Begin with the line that contains "# Junction box" and continue down through the line that contains "zip(*points))), Vector(map(max, zip(*points)))"; reproduce those lines exactly and only those.

┌────────

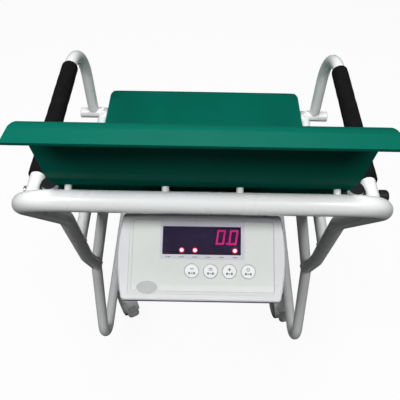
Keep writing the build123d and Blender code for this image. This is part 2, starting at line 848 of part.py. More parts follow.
def key_hole(x):
    return Pos(x, key_centre_v, 0) * Cylinder(key_radius + key_gap, 2 * case_skin_limit)


for x in key_places:
    front_case = front_case - key_hole(x)
save(placed_on_face(front_case), "indicator_front_case")

rear_case = case_block(0, -indicator_depth, split_depth)
rear_case = fillet(rear_case.edges().group_by(Axis.Z)[0], rear_case_edge_radius)
rear_inside = case_block(indicator_wall, -indicator_depth + indicator_wall, split_depth + cut_margin)
rear_case = rear_case - rear_inside
gland_centre = Pos(gland_x, gland_v, -indicator_depth + indicator_wall / 2)
rear_case = rear_case - gland_centre * Cylinder(gland_radius, 2 * gland_reach)
board_top = -board_depth
board_bottom = board_top - circuit_board_thickness
pillar_x = panel_width / 2 - pillar_inset
pillar_v = panel_height / 2 - pillar_inset
pillar_low = -indicator_depth + indicator_wall / 2
for side_x in (-1, 1):
    for side_v in (-1, 1):
        centre = Pos(side_x * pillar_x, side_v * pillar_v, (pillar_low + board_bottom) / 2)
        rear_case = rear_case + centre * Cylinder(pillar_radius, board_bottom - pillar_low)
save(placed_on_face(rear_case), "indicator_rear_case")

# Cable gland that closes the inlet in the rear wall
gland = Cylinder(gland_radius - plug_clearance, 2 * gland_reach)
gland_nut = Cylinder(gland_radius + plug_flange, gland_nut_length)
gland = gland + Pos(0, 0, -(indicator_wall + gland_nut_length) / 2) * gland_nut
gland = gland - Cylinder(gland_radius / 2, 4 * gland_reach)
save(placed_on_face(gland_centre * gland), "cable_gland")

# Front panel sheet, dark window, circuit board, digits and lamps
panel = face_box(
    panel_width - 2 * panel_gap, panel_height - 2 * panel_gap, 0, 0, -panel_thickness, 0
)
panel = fillet(panel.edges().filter_by(Axis.Z), panel_corner)
panel = panel - window_room
for x in key_places:
    panel = panel - key_hole(x)
save(placed_on_face(panel), "front_panel")

window_low = -panel_thickness - window_thickness / 2
window = face_box(
    window_width - 2 * panel_gap,
    window_height - 2 * panel_gap,
    window_centre_x,
    window_centre_v,
    window_low,
    window_low + window_thickness,
)
save(placed_on_face(window), "display_window")

board_width = panel_width - 2 * board_inset
board_height = panel_height - 2 * board_inset
board = face_box(board_width, board_height, 0, 0, board_bottom, board_top)

# Seven-segment digits showing zeros with their point, on modules on the circuit board
digit_bottom = window_low - display_gap - segment_thickness
module_width = digit_count * digit_pitch
module = face_box(
    module_width, digit_height + 2 * digit_stroke, digits_x, digits_v, board_top, digit_bottom
)


def slanted_block(width, height):
    """An upright block that leans to the right as digits on a display do."""
    lean = height / 2 * math.tan(math.radians(digit_slant_degrees))
    corners = [
        (-width / 2 - lean, -height / 2),
        (width / 2 - lean, -height / 2),
        (width / 2 + lean, height / 2),
        (-width / 2 + lean, height / 2),
    ]
    return make_face(Polyline(*corners, close=True))


def digit_zero(x, v):
    """A zero, which is the ring of the six outer segments."""
    outer = slanted_block(digit_width, digit_height)
    inner = slanted_block(digit_width - 2 * digit_stroke, digit_height - 2 * digit_stroke)
    return extrude(Pos(x, v, digit_bottom) * (outer - inner), amount=segment_thickness)


def decimal_point(x, v):
    centre = Pos(x, v, digit_bottom + segment_thickness / 2)
    return centre * Cylinder(point_radius, segment_thickness)


digit_places = [digits_x + (i - (digit_count - 1) / 2) * digit_pitch for i in range(digit_count)]
digits = [digit_zero(x, digits_v) for x in digit_places]
digits.append(decimal_point(digits_x, digits_v - digit_height / 2 + point_radius))
save(Compound(children=[placed_on_face(d) for d in digits]), "display_digits")

# Status lamps below the digits
lamp_places = [window_centre_x + (i - (lamp_count - 1) / 2) * lamp_pitch for i in range(lamp_count)]
lamp_top = window_low - display_gap
lamp = Cylinder(lamp_radius, lamp_top - board_top)
lamps = [Pos(x, lamp_v, (board_top + lamp_top) / 2) * lamp for x in lamp_places]
save(Compound(children=[placed_on_face(lamp) for lamp in lamps]), "status_lamps")

# Keys, each held by a flange behind the front shell, above its switch on the board
flange_top = -indicator_wall - key_gap
switch_top = flange_top - key_flange - key_travel - switch_gap
for index, x in enumerate(key_places):
    cap = Cylinder(key_radius, key_proud - flange_top)
    cap = Pos(x, key_centre_v, (key_proud + flange_top) / 2) * cap
    cap = fillet(cap.edges().group_by(Axis.Z)[-1], key_edge_radius)
    flange = Cylinder(key_radius + key_flange, key_flange)
    flange = Pos(x, key_centre_v, flange_top - key_flange / 2) * flange
    save(placed_on_face(cap + flange), f"key_{index + 1}")
switches = [
    face_box(switch_size, switch_size, x, key_centre_v, board_top, switch_top) for x in key_places
]
board_group = [board, module] + switches
save(Compound(children=[placed_on_face(piece) for piece in board_group]), "circuit_board")

# Bracket bent from sheet, from the front of the rail down to the top of the case
half_bracket = bracket_thickness / 2
bracket_y = rail_y + hoop_tube_radius + half_bracket
down_case = -face_normal
bracket_knee = face_top + face_up * half_bracket
bracket_foot = bracket_knee + down_case * bracket_reach
bracket_path = FilletPolyline(
    (0, bracket_y, rail_z),
    (0, bracket_y, bracket_knee.Z + (bracket_knee.Y - bracket_y) / math.tan(math.pi / 2 - tilt)),
    (0, bracket_foot.Y, bracket_foot.Z),
    radius=[bracket_bend_radius],
)
bracket_start = Plane(origin=bracket_path @ 0, z_dir=bracket_path % 0, x_dir=(1, 0, 0))
bracket = sweep(bracket_start * Rectangle(bracket_width, bracket_thickness), path=bracket_path)
save(bracket, "indicator_bracket")


# Screws: bracket to case, and the shells together at the back
def screw_head(place, direction):
    plane = Plane(origin=place, z_dir=direction)
    return plane * Pos(0, 0, screw_head_height / 2) * Cylinder(screw_radius, screw_head_height)


bracket_screw_centre = bracket_knee + face_up * half_bracket + down_case * bracket_screw_reach
screws = []
for side in (-1, 1):
    place = bracket_screw_centre + Vector(side * (bracket_width / 2 - bracket_screw_inset), 0, 0)
    screws.append(screw_head(place, face_up))
back_centre = face_centre + down_case * indicator_depth
for side_x in (-1, 1):
    for side_v in (-1, 1):
        place = back_centre + Vector(side_x * pillar_x, 0, 0) + face_up * (side_v * pillar_v)
        screws.append(screw_head(place, down_case))
save(Compound(children=screws), "indicator_screws")

# Junction box that joins the load cell leads, under the rear seat cross tube
box_top_z = seat_rail_z - frame_tube_radius
junction_box = box_at(
    -junction_box_width / 2,
    junction_box_width / 2,
    rear_cross_y - junction_box_depth / 2,
    rear_cross_y + junction_box_depth / 2,
    box_top_z - junction_box_height,
    box_top_z,
)
junction_box = fillet(junction_box.edges().filter_by(Axis.Z), junction_box_corner)
save(junction_box, "junction_box")
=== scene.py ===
import json
import math
import random

import bmesh
import bpy
from mathutils import Matrix, Vector


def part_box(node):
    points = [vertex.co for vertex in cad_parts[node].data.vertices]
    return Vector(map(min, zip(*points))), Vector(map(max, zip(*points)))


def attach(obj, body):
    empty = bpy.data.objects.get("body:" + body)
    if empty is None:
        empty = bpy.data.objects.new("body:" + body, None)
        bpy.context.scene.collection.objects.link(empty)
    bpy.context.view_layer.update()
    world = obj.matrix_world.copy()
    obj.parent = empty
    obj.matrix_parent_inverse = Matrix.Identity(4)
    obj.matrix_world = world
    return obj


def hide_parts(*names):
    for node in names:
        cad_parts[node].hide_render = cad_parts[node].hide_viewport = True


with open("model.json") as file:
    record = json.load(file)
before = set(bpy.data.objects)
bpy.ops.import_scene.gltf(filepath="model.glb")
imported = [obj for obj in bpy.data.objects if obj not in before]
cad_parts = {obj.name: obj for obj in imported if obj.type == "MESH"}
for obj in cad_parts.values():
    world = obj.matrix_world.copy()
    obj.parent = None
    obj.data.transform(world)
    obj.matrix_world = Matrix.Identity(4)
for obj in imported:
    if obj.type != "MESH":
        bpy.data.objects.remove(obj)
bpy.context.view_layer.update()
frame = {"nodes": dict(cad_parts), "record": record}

random.seed(7)

# Camera: place, downward pitch, roll, lens and image centre as in the photograph
CAMERA_PLACE = (0.0, -0.709, 1.400)
CAMERA_PITCH = math.radians(50.2)
CAMERA_ROLL = 0.0175
CAMERA_LENS = 46.44
CAMERA_SENSOR = 36.0
CAMERA_SHIFT_X = -0.00625

# Sizes shared with the CAD part, in metres
HOOP_RADIUS = 0.014
TUBE_RADIUS = 0.0125
SIDE_X = 0.252
BASE_X = 0.245
SEAT_RAIL_Z = 0.537
BASE_Z = 0.118
JUNCTION = Vector((SIDE_X, -0.037, 0.345))
HOOP_LOW = Vector((SIDE_X, -0.082, 0.449))
HOOP_BEND = Vector((0.242, -0.151, 0.676))
RAIL_REAR = Vector((0.2481, -0.1088, SEAT_RAIL_Z))
RAIL_FRONT = Vector((SIDE_X, 0.325, SEAT_RAIL_Z))
ARM_POST_Y = 0.291
SEAT_CROSS_YS = (0.038, 0.275)
BASE_CROSS_YS = (0.144, 0.249)
STRUT_TOP = Vector((0.214, SEAT_CROSS_YS[0], SEAT_RAIL_Z))
FACE_TILT = math.radians(63.0)
FACE_TOP = Vector((0.0, -0.289, 0.866))
FACE_HEIGHT = 0.112
WINDOW_CENTRE = (0.0, 0.0215)
WINDOW_SIZE = (0.102, 0.037)
KEY_COUNT = 4
KEY_PITCH = 0.0242
KEYS_CENTRE = (0.024, -0.018)
KEY_RADIUS = 0.0088
KEY_PLACES = [
    (KEYS_CENTRE[0] + (i - (KEY_COUNT - 1) / 2) * KEY_PITCH, KEYS_CENTRE[1])
    for i in range(KEY_COUNT)
]
LAMP_COUNT = 6
LAMP_PITCH = 0.0173
LAMP_UP = 0.009
LAMP_PLACES = [((i - (LAMP_COUNT - 1) / 2) * LAMP_PITCH, LAMP_UP) for i in range(LAMP_COUNT)]
LIT_LAMPS = (1, 2, 5)

# Weld beads
BEAD_RADIUS = 0.0022
BEAD_RIPPLE = 0.16
BEAD_RIPPLE_STEP = 2.1
BEAD_UNEVEN = 0.08
BEAD_SIDES = 8
BEAD_POINTS = 72
STUB_REACH = 0.08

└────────

▸ **REPLY TO THE EXERCISE**
# Junction box that joins the load cell leads, under the rear seat cross tube
box_top_z = seat_rail_z - frame_tube_radius
junction_box = box_at(
    -junction_box_width / 2,
    junction_box_width / 2,
    rear_cross_y - junction_box_depth / 2,
    rear_cross_y + junction_box_depth / 2,
    box_top_z - junction_box_height,
    box_top_z,
)
junction_box = fillet(junction_box.edges().filter_by(Axis.Z), junction_box_corner)
save(junction_box, "junction_box")
=== scene.py ===
import json
import math
import random

import bmesh
import bpy
from mathutils import Matrix, Vector


def part_box(node):
    points = [vertex.co for vertex in cad_parts[node].data.vertices]
    return Vector(map(min, zip(*points))), Vector(map(max, zip(*points)))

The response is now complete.